Beyond temperature, constant stress is also necessary for creep. This persistent load drives internal deformation mechanisms, such as atomic dislocations or diffusion. Even stresses below a material’s typical yield strength can cause significant deformation over long durations. As a time-dependent phenomenon, deformation accumulates the longer the material is under load.
A material’s inherent properties also significantly influence its creep resistance. Different materials, such as metals, polymers, and ceramics, possess varying atomic structures and bonding strengths that affect atomic movement. For instance, materials with higher melting points generally exhibit better creep resistance because their atoms are less mobile at comparable temperatures. Microstructural features like grain size also impact creep behavior, with larger grain sizes often enhancing creep strength in metals.
Real-World Implications
Creep rupture strain has practical significance across industries with demanding conditions. In power generation, for example, steam turbines and boiler tubes in nuclear reactors are continuously exposed to high temperatures and constant internal pressures. Gradual creep deformation in these components can lead to reduced efficiency, dimensional changes, and eventual catastrophic failure if not properly managed. A boiler explosion in 1985, which resulted in fatalities, was partly attributed to creep.

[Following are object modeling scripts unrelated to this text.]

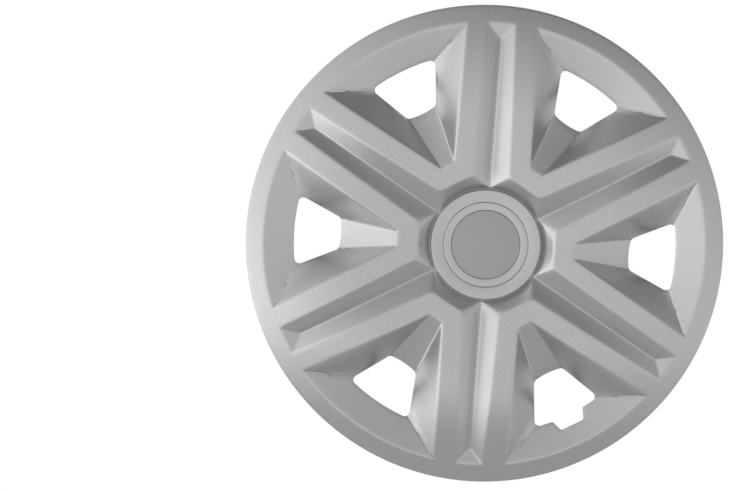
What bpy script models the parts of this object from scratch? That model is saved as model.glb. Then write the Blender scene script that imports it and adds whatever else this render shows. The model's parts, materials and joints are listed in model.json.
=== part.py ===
"""A snap-on cover for a 15 inch road wheel, with six twin spokes and sprung clips behind its flange.

Upright, as on the wheel: the wheel's axis is Y, the cover's face looks towards -Y, and the origin is on
the axis in the plane of the rim seat. Heights are measured forwards from that plane, so height = -y.
Angles are counted from +X towards +Z. Metres.
"""

import math

import bmesh
import bpy
from mathutils import Vector

# The cover as a whole
COVER_RADIUS = 0.200
WALL = 0.0026
SPOKES = 6
SECTOR = 360 / SPOKES
VALVE_ANGLE = 300
GAP = 0.0003

# The dome that the ribs and the flange share
CROWN_RADIUS = 0.112
CROWN_HEIGHT = 0.026
DISH_DEPTH = 0.0018
EDGE_HEIGHT = 0.0026
DOME_POWER = 1.9
FLANGE_RADIUS = 0.185

# The hub and the moat round it
HUB_RADIUS = 0.0457
HUB_HEIGHT = 0.0176
MOAT_RADIUS = 0.0468
FRAME_EDGE = 0.057

# The V groove along each spoke
GROOVE_INNER_HALF = 0.01525
GROOVE_OUTER_HALF = 0.0115
GROOVE_INNER_DEPTH = 0.0110
GROOVE_OUTER_DEPTH = 0.0085
GROOVE_END_RADIUS = 0.172

# The pocket between two spokes, and the window in its floor
POCKET_INNER = 0.0735
POCKET_INNER_HALF = 0.0061
POCKET_CORNER_ANGLE = 20.9
WINDOW_INNER = 0.1222
WINDOW_INNER_HALF = 0.0130
WINDOW_INNER_BULGE = 0.0014
WINDOW_RADIUS = 0.1600
WINDOW_CORNER_ANGLE = 10.6
WINDOW_HEIGHT = 0.0005
WINDOW_CORNER_ROUND = 0.004
FLOOR_MARGIN = 0.25
VALVE_MOUTH_HALF = 0.0139
VALVE_END_HALF = 0.0103
VALVE_END_RADIUS = 0.1687
VALVE_ROUND = 0.0025

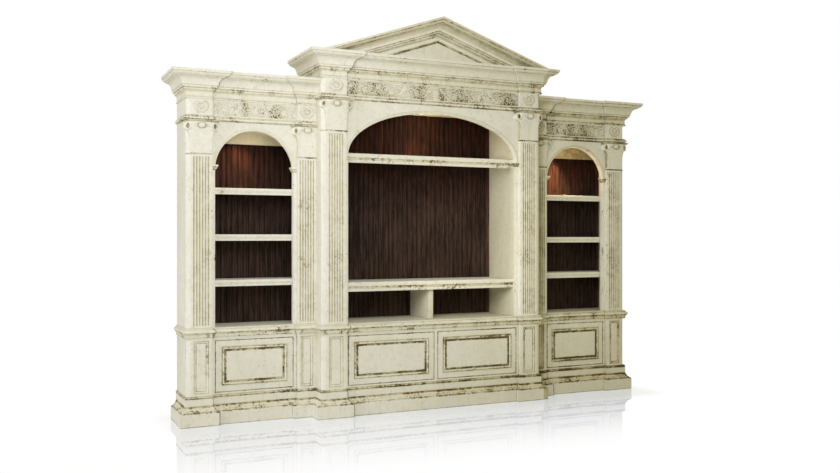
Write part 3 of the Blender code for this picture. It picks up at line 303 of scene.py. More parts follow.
stainLook = {
    "dark": rgba(0.0065, 0.0020, 0.0012),
    "brown": rgba(0.0420, 0.0135, 0.0080),
    "red": rgba(0.1400, 0.0400, 0.0210),
    "greySheen": rgba(0.2000, 0.1450, 0.1180),
    "groove": rgba(0.0010, 0.0003, 0.0002),
    "pitch": 0.042, "specular": 0.12, "relief": 0.35, "depth": 0.0012,
    # grain and figure: how they are drawn out upwards, then their noise
    "grain": ((1.0, 1.0, 0.03), (150.0, 6.0, 0.65, 0.3)),
    "figure": ((1.0, 1.0, 0.12), (40.0, 5.0, 0.68, 1.2)),
    "cloud": (3.2, 3.0), "stops": {"dark": 0.48, "brown": 0.60, "red": 0.74},
    "mix": {"grain": 0.46, "figure": 0.42, "cloud": 0.20, "tone": 0.13},
    "sheenUp": (1.30, 2.00), "sheenMix": (0.46, 0.76), "sheenShare": 0.60,
    "grooveShare": 0.95,
}


def stainFinish(name):
    # dark stained boards: long upright grain, and each board between two grooves its own tone
    look, mix = stainLook, stainLook["mix"]
    material, shader, place = startFinish(name, look["specular"])
    grain, figure = (place.stretched(look[key][0]).noise(*look[key][1])
                     for key in ("grain", "figure"))
    board = (place.part(0) / look["pitch"]).calc("FLOOR")
    tone = place.node("ShaderNodeTexWhiteNoise", {"noise_dimensions": "1D"}, {"W": board})
    groove = place.carried("glaze")
    mixed = (grain * mix["grain"] + figure * mix["figure"]
             + place.noise(*look["cloud"]) * mix["cloud"] + tone * mix["tone"])
    colour = place.node("ShaderNodeValToRGB", {"stops": [
        (stop, look[tint]) for tint, stop in look["stops"].items()]}, {0: mixed})
    # a painted grey sheen lightens the upper half of the grain, more so lower down the boards
    greySheen = (1 - place.part(2).fade(*look["sheenUp"])) * mixed.fade(*look["sheenMix"])
    colour = colour.blendTo(look["greySheen"], greySheen * look["sheenShare"])
    # the grooves are painted near black as their shade, carried in the glaze attribute
    colour = colour.blendTo(look["groove"], groove * look["grooveShare"])
    rough = 0.38 + 0.28 * grain + 0.25 * groove
    surface(shader, colour, rough, grain, look["relief"], look["depth"])
    return material


metalLook = {"lines": (420.0, 3.0), "dull": 0.6, "dullFrom": (0.35, 0.8), "dullShare": 0.5,
             "rougher": 0.18, "relief": 0.12, "depth": 0.0004}


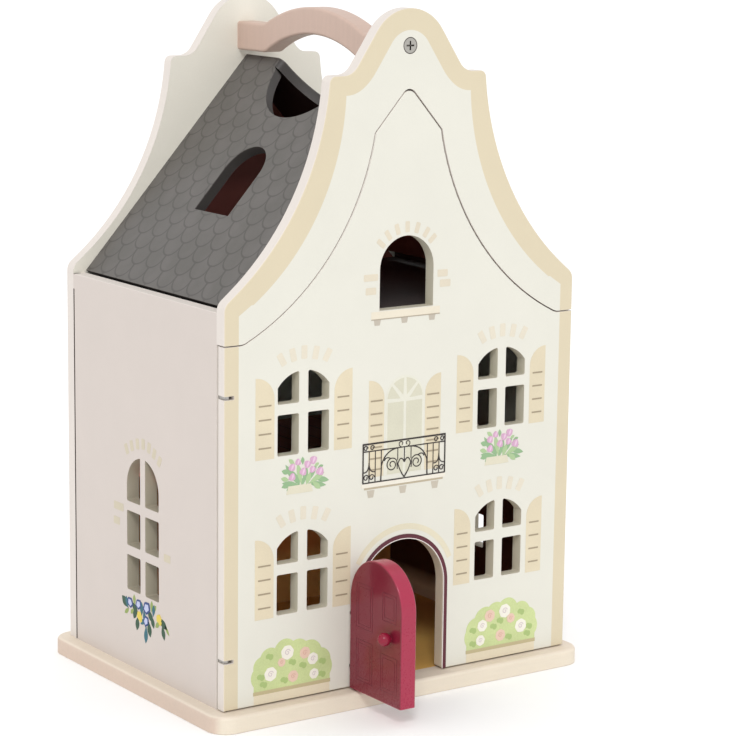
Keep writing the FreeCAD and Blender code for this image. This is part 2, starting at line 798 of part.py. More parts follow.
def make_left_side_wall():
    body = make_side_wall("left_side_wall", -1)
    grip = new_sketch(body, "XZ", INNER_FRONT)
    half = size("leaf_thickness") / 2
    for level in FACADE_LEAVES:
        left = FACADE_PIN_X - size("leaf_radius")
        right = FACADE_PIN_X + size("leaf_radius")
        add_rectangle(grip, left, right, level - half, level + half)
    cut(body, grip, size("leaf_grip") * 2)


def make_right_side_wall():
    body = make_side_wall("right_side_wall", 1)
    drill(body, "XZ", INNER_FRONT, size("magnet_depth") * 2, CATCH_POINTS, size("magnet_radius"))


# ---------------------------------------------------------------- roof

def make_roof_panel(label, hand):
    """The right board runs over the top of the left one at the ridge."""
    body = new_body(label)
    thickness = size("roof_thickness")
    overlap = thickness / sine(PITCH * 2)
    length = size("roof_length")
    outer_end = roof_point(hand, length, ZERO)
    inner_end = roof_point(hand, length, thickness)
    lap = roof_point(-1, overlap, ZERO)
    if hand > 0:
        section = [(ZERO, RIDGE), lap, inner_end, outer_end]
    else:
        section = [lap, (ZERO, RIDGE - overlap * sine(PITCH) * 2), inner_end, outer_end]
    sketch = new_sketch(body, "XZ", ZERO)
    add_outline(sketch, section)
    pad(body, sketch, CLEAR_DEPTH)

    openings = slope_sketch(body, hand)
    half = size("roof_window_half_width")
    foot = size("roof_window_foot") * hand
    spring = (size("roof_window_top") + half) * hand
    add_outline(openings, [(foot, -half), (foot, half), (spring, half, half, hand), (spring, -half)])
    add_circle(openings, (ZERO, ZERO), size("notch_radius"))
    cut(body, openings, thickness * 6)

    round_edges(body, size("notch_round"), notch_corner)
    points = [point for point in ROOF_DOWELS if point[0].value * hand > 0]
    for level in (INNER_FRONT, INNER_BACK):
        drill(body, "XZ", level, size("dowel_edge_depth") * 2, points, size("roof_dowel_radius"))


def notch_corner(edge):
    """Short edges where the hand notch meets the end of a roof board."""
    ends = [vertex.Point for vertex in edge.Vertexes]
    radius = size("notch_radius").value
    thickness = size("roof_thickness").value
    if len(ends) != 2 or edge.Length > 2 * thickness:
        return False
    at_side = all(radius - thickness < abs(point.y) < radius + NEAR for point in ends)
    return at_side and min(point.z for point in ends) > RIDGE.value - 3 * thickness


# ---------------------------------------------------------------- floors

def make_floor(label):
    body = new_body(label)
    middle = FLOOR_MIDDLES[label]
    front = INNER_FRONT + size("floor_setback")
    sketch = new_sketch(body, "XY", middle)
    add_rectangle(sketch, -INNER_SIDE, INNER_SIDE, front, INNER_BACK)
    pad(body, sketch, size("floor_board"))
    points = [(y, middle) for y in SPREAD]
    for hand in (-1, 1):
        drill(body, "YZ", INNER_SIDE * hand, size("dowel_edge_depth") * 2, points, size("dowel_radius"))


# ---------------------------------------------------------------- handle

def make_handle():
    """A bow with level feet. Each curve of the bow meets the feet in a small hollow."""
    body = new_body("handle")
    low = GROUND + size("handle_low")
    high = GROUND + size("handle_high")
    low_radius = size("handle_low_radius")
    high_radius = size("handle_high_radius")
    low_drop = size("handle_bow_low") - size("handle_low")
    high_drop = size("handle_bow_high") - size("handle_high")
    low_half = root(low_radius * low_drop * 2 - low_drop * low_drop)
    high_half = root(high_radius * high_drop * 2 - high_drop * high_drop)
    sketch = new_sketch(body, "YZ", ZERO)
    add_outline(sketch, [
        (INNER_FRONT, low), (-low_half, low, low_radius, -1), (low_half, low), (INNER_BACK, low),
        (INNER_BACK, high), (high_half, high, high_radius, 1), (-high_half, high), (INNER_FRONT, high),
    ])
    pad(body, sketch, size("handle_width"))
    for half, level in ((low_half, low), (high_half, high)):
        round_edges(body, size("handle_hollow"), at_points(0, [(-half, level), (half, level)]))
    round_edges(body, size("handle_round"), long_handle_edge)
    reach = size("handle_screw_length") - BOARD
    point = [(ZERO, GROUND + size("handle_screw_level"))]
    for level in (INNER_FRONT, INNER_BACK):
        drill(body, "XZ", level, reach * 2, point, size("handle_screw_shank"))


def long_handle_edge(edge):
    """Edges along both sides of the handle, not those against the gables."""
    half = size("handle_width") / 2
    on_side = in_plane(0, half)(edge) or in_plane(0, -half)(edge)
    box = edge.BoundBox
    return on_side and box.YMax - box.YMin > NEAR


# ---------------------------------------------------------------- entrance door

def make_entrance_door():
    """The door at rest, open at a right angle in front of the facade."""
    body = new_body("entrance_door")
    thickness = size("door_thickness")
    outer = DOOR_PIN_X - size("door_pin_depth")
    middle = outer + thickness / 2
    hinged = DOOR_PIN_Y - size("door_swing_gap")
    free = hinged - size("door_width")
    foot = GROUND + size("door_lift")
    half = size("door_width") / 2
    spring = foot + size("door_height") - half
    sketch = new_sketch(body, "YZ", middle)
    add_arch(sketch, hinged - half, half, foot, spring)
    pad(body, sketch, thickness)

    def face_edge(edge):
        box = edge.BoundBox
        on_face = in_plane(0, outer)(edge) or in_plane(0, outer + thickness)(edge)
        return on_face and box.ZMax > foot.value + NEAR

    round_edges(body, size("door_round"), face_edge)
    grip = new_sketch(body, "XZ", hinged)
    leaf_half = size("leaf_thickness") / 2
    for level in DOOR_LEAVES:
        left = DOOR_PIN_X - size("leaf_radius")
        right = DOOR_PIN_X + size("leaf_radius")
        add_rectangle(grip, left, right, level - leaf_half, level + leaf_half)
    cut(body, grip, size("leaf_grip") * 2)
    knob_point = [(free + size("knob_inset"), GROUND + size("knob_height"))]
    depth = size("knob_tenon_depth")
    drill(body, "YZ", outer, depth * 2, knob_point, size("knob_tenon_radius"))
    return outer, free


def make_door_knob(outer, free):
    """A turned ball on a tenon."""
    radius = size("knob_radius")
    y = free + size("knob_inset")
    z = GROUND + size("knob_height")
    ball = doc.addObject("Part::Sphere", "knob_ball")
    ball.Placement = Placement(Vector(0, 0, 0), Rotation(Vector(0, 0, 1), Vector(1, 0, 0)))
    bind(ball, "Radius", radius)
    for letter, term in zip("xyz", (outer - radius, y, z)):
        bind(ball, "Placement.Base." + letter, term)
    start = (outer - radius, y, z)
    length = radius + size("knob_tenon_depth")
    tenon = rod("knob_tenon", size("knob_tenon_radius"), length, start, Vector(1, 0, 0))
    knob = fuse("door_knob", [ball, tenon])
    knob.Label = "door_knob"
    nodes.append(knob)


# ---------------------------------------------------------------- hinges and catches

def leaf(name, pin_x, pin_y, reach, heading, level):
    """A flat hinge leaf: a round eye on the pin and an arm along Y, heading +1 or -1."""
    radius = size("leaf_radius")
    thickness = size("leaf_thickness")
    low = level - thickness / 2
    up = Vector(0, 0, 1)
    eye = rod(name + "_eye", radius, thickness, (pin_x, pin_y, low), up)
    corner_y = pin_y if heading > 0 else pin_y - reach
    arm = block(name + "_arm", (radius * 2, reach, thickness), (pin_x - radius, corner_y, low))
    bore_radius = size("pin_radius") + size("pin_play")
    bore = rod(name + "_bore", bore_radius, thickness * 3, (pin_x, pin_y, low - thickness), up)
    return cut_away(name, fuse(name + "_plate", [eye, arm]), bore)


def make_hinges():
    reach = INNER_FRONT + size("leaf_grip") - FACADE_PIN_Y
    group("facade_hinge_leaves", [
        leaf("facade_leaf_%d" % number, FACADE_PIN_X, FACADE_PIN_Y, reach, 1, level)
        for number, level in enumerate(FACADE_LEAVES)
    ])
    reach = size("door_swing_gap") + size("leaf_grip")
    group("door_hinge_leaves", [
        leaf("door_leaf_%d" % number, DOOR_PIN_X, DOOR_PIN_Y, reach, -1, level)
        for number, level in enumerate(DOOR_LEAVES)
    ])
    low = GROUND + size("panel_lift")
    length = size("facade_leaf_inset") + size("pin_reach")
    upper_start = GROUND + size("seam_height") - length
    up = Vector(0, 0, 1)
    group("facade_hinge_pins", [
        rod("facade_pin_%d" % number, size("pin_radius"), length, (FACADE_PIN_X, FACADE_PIN_Y, start), up)
        for number, start in enumerate((low, upper_start))
    ])
    start = (DOOR_PIN_X, DOOR_PIN_Y, low)
    pin = rod("door_hinge_pin", size("pin_radius"), DOOR_PIN_TOP - low, start, up)
    pin.Label = "door_hinge_pin"
    nodes.append(pin)


def make_catches():
    along = Vector(0, 1, 0)
    radius = size("magnet_radius")
    group("catch_magnets", [
        rod("magnet_%d" % number, radius, size("magnet_depth"), (x, INNER_FRONT, z), along)
        for number, (x, z) in enumerate(CATCH_POINTS)
    ])
    start = FRONT + PANEL_THICKNESS - size("plate_depth")
    group("catch_plates", [
        rod("plate_%d" % number, radius, size("plate_depth"), (x, start, z), along)
        for number, (x, z) in enumerate(CATCH_POINTS)
    ])


# ---------------------------------------------------------------- screws and dowels

def cross_recess(name, centre, direction, head_radius):
    """Two crossing slots, sunk from the middle of a head's face along the screw."""
    width = size("recess_width")
    span = head_radius * size("recess_share") * 2
    depth = size("recess_depth")
    x, y, z = centre
    slots = []
    for number, (wide, tall) in enumerate(((span, width), (width, span))):
        if abs(direction.z) > NEAR:
            sizes = (wide, tall, depth * 2)
            corner = (x - wide / 2, y - tall / 2, z - depth)
        else:
            sizes = (wide, depth * 2, tall)
            corner = (x - wide / 2, y - depth, z - tall / 2)
        slots.append(block("%s_slot_%d" % (name, number), sizes, corner))
    return fuse(name + "_recess", slots)


def make_handle_screws():
    screws = []
    shank_radius = size("handle_screw_shank")
    head_radius = size("handle_screw_head")
    level = GROUND + size("handle_screw_level")
    for name, face, along in (("front", FRONT, Vector(0, 1, 0)), ("back", BACK, Vector(0, -1, 0))):
        start = (ZERO, face, level)
        title = "handle_screw_" + name
        head = doc.addObject("Part::Cone", title + "_head")
        head.Placement = Placement(Vector(0, 0, 0), Rotation(Vector(0, 0, 1), along))
        bind(head, "Radius1", head_radius)
        bind(head, "Radius2", shank_radius)
        bind(head, "Height", head_radius - shank_radius)
        for letter, term in zip("xyz", start):
            bind(head, "Placement.Base." + letter, term)
        shank = rod(title + "_shank", shank_radius, size("handle_screw_length"), start, along)
        recess = cross_recess(title, start, along, head_radius)
        screws.append(cut_away(title, fuse(title + "_blank", [head, shank]), recess))
    group("handle_screws", screws)


def make_base_screws():
    screws = []
    up = Vector(0, 0, 1)
    head_radius = size("screw_head_radius")
    head_height = size("screw_head_height")
    seat = size("screw_sink")
    for number, (x, y) in enumerate(SCREW_POINTS):
        title = "base_screw_%d" % number
        low = seat - head_height
        head = rod(title + "_head", head_radius, head_height, (x, y, low), up)
        shank = rod(title + "_shank", size("screw_shank_radius"), size("screw_length"), (x, y, seat), up)
        recess = cross_recess(title, (x, y, low), up, head_radius)
        screws.append(cut_away(title, fuse(title + "_blank", [head, shank]), recess))
    group("base_screws", screws)


def make_dowels():
    face = size("dowel_face_depth")
    edge = size("dowel_edge_depth")
    length = face + edge
    radius = size("dowel_radius")
    along_y = Vector(0, 1, 0)
    group("back_dowels", [
        rod("back_dowel_%d" % number, radius, length, (x, INNER_BACK - edge, z), along_y)
        for number, (x, z) in enumerate(BACK_DOWELS)
    ])
    group("front_dowels", [
        rod("front_dowel_%d" % number, radius, length, (x, INNER_FRONT - face, z), along_y)
        for number, (x, z) in enumerate(FRONT_DOWELS)
    ])
    roof = []
    for number, (x, z) in enumerate(ROOF_DOWELS):
        for end, start in (("front", INNER_FRONT - face), ("back", INNER_BACK - edge)):
            name = "roof_dowel_%s_%d" % (end, number)
            roof.append(rod(name, size("roof_dowel_radius"), length, (x, start, z), along_y))
    group("roof_dowels", roof)
    for label, level in FLOOR_MIDDLES.items():
        dowels = []
        for y in SPREAD:
            for start in (-INNER_SIDE - face, INNER_SIDE - edge):
                name = "%s_dowel_%d" % (label, len(dowels))
                dowels.append(rod(name, radius, length, (start, y, level), Vector(1, 0, 0)))
        group(label + "_dowels", dowels)


# ---------------------------------------------------------------- build, check and write

make_base_plate()
make_left_side_wall()
make_right_side_wall()
make_back_gable()
make_front_gable()
make_front_panel()
make_roof_panel("left_roof_panel", -1)
make_roof_panel("right_roof_panel", 1)
make_floor("first_floor")
make_floor("attic_floor")
make_handle()
make_door_knob(*make_entrance_door())
make_hinges()
make_catches()
make_handle_screws()
make_base_screws()
make_dowels()
doc.recompute()

for item in doc.Objects:
    if "Invalid" in item.State or "Error" in item.State:
        raise RuntimeError("%s failed: %s" % (item.Name, item.State))
    if item.TypeId == "PartDesign::Pocket":
        removed = item.BaseFeature.Shape.Volume - item.Shape.Volume
        if removed < NEAR:
            raise RuntimeError("%s cuts nothing" % item.Name)

os.makedirs("parts", exist_ok=True)
for item in nodes:
    if item.Shape.isNull() or not item.Shape.isValid():
        raise RuntimeError("%s has no valid shape" % item.Label)
    item.Shape.exportStep("parts/%s.step" % item.Label)
    print("%-22s %9.1f mm3 %d solids" % (item.Label, item.Shape.Volume, len(item.Shape.Solids)))
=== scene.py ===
import math

import bmesh
import bpy
from mathutils import Matrix, Vector


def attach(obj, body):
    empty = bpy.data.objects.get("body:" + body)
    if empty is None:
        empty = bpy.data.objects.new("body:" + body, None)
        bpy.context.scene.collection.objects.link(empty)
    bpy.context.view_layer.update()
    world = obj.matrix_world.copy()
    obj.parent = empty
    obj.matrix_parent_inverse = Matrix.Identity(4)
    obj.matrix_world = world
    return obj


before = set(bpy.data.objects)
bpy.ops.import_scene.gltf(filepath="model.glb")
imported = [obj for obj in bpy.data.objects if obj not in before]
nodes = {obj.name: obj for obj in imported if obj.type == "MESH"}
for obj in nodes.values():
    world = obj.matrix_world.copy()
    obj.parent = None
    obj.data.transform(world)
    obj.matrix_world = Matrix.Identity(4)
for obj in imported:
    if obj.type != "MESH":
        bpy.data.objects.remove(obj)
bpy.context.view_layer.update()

MM = 0.001

# In millimetres: outer faces of the facade, the side walls and the open door, the height of the roof's ridge,
# the boards' thicknesses and the height of the handle's screws. The pitch is in radians.
FRONT = 100.0
SIDE = 135.0
DOOR_FACE = 41.7
RIDGE = 402.8
PITCH = math.radians(48)
BOARD = 9.0
ROOF_BOARD = 7.0
SCREW_HEIGHT = 420.2

# Printed roof tiles and floor planks, in millimetres.
TILE_PITCH = 18.3
TILE_ROW = 11.5
FIRST_ROW = 59.2
FIRST_TILE = -78.3
PLANK = 18.0


# ---------------------------------------------------------------- materials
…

The aerospace industry also faces challenges from creep, particularly in jet engine components like turbine blades and rocket nozzles. These parts endure extreme temperatures, sometimes reaching up to 1,400 °C, along with high centrifugal forces during operation. Creep deformation in these parts can compromise engine performance and ultimately lead to structural failure during flight. Maintaining material integrity is essential for safety and operational reliability.
In the petrochemical industry, pipes and vessels are designed to handle hot fluids and gases under pressure, creating an environment conducive to creep. The sustained internal pressure combined with elevated temperatures causes the material to slowly deform over time, potentially leading to leaks or rupture. Accounting for creep is crucial in designing these systems to prevent hazardous material releases and ensure long-term operational safety.
Creep is not exclusive to high-tech industries; it can also be observed in everyday objects. Plastic components, such as outdoor furniture or plumbing pipes, can gradually sag, deform, or even crack over time, especially when exposed to constant loads and heat from sunlight. Older lead pipes, once common, can also exhibit creep at room temperature due to their low melting point, leading to deformation. Even elastic fabrics in clothing can lose their original shape after repeated stretching, illustrating creep in polymers.
Ensuring Material Durability
Engineers employ various strategies to ensure component durability and resist creep rupture. One primary approach is careful material selection, choosing alloys engineered for high creep resistance. Superalloys, often containing elements like nickel, cobalt, and titanium, are developed for demanding high-temperature applications due to their ability to maintain structural integrity. Ceramics and certain composites also offer enhanced creep resistance.
Beyond material choice, design considerations also mitigate creep. Engineers can reduce stress concentrations by optimizing component geometry, such as using rounded corners instead of sharp angles. Distributing loads more evenly and providing adequate support conditions can also help minimize localized stresses that accelerate creep. These design improvements aim to lower the effective stress experienced by the material over time.
Controlling operating temperature is another effective measure. Implementing cooling systems or ensuring temperatures remain below critical thresholds can significantly slow down the atomic mobility that drives creep. For example, a temperature increase of just 60°F can decrease the creep life of certain materials by as much as 90%.
Protective coatings can also enhance creep resistance by providing a barrier that improves surface resistance or reflects heat, reducing the material’s effective temperature. Regular inspection and maintenance programs are also essential for monitoring components in service. This involves looking for early signs of creep, such as minor deformations or microstructural changes, and replacing parts before they reach the point of failure.
How Engineers Study Material Behavior
Engineers use specialized methods to study and predict material behavior under creep conditions. One fundamental technique is creep testing, where a material sample is subjected to a constant load at a constant elevated temperature. Researchers then continuously measure the material’s deformation over time until it ruptures, generating a “creep curve” that illustrates the strain progression.
Since real-world applications often require materials to last for tens of thousands of hours, direct testing for such long durations is impractical. Therefore, engineers use extrapolation techniques to predict long-term behavior from shorter-term test data. These methods, often involving time-temperature parameters, use mathematical models to project how a material will perform over extended periods beyond the actual test duration.
Microstructural analysis provides insights into internal changes during creep. Techniques like microscopy allow engineers to examine how grain boundaries and crystal structures deform, and how voids or cracks might form and grow over time. This microscopic understanding helps to correlate observed macroscopic deformation with underlying atomic and crystalline processes.
Computational modeling and simulation also predict material performance under various creep conditions. These computer-based tools can simulate the complex interplay of stress, temperature, and time on a material’s structure, allowing engineers to evaluate different designs and material choices without extensive physical testing. This approach helps to optimize material selection and component design for enhanced creep resistance.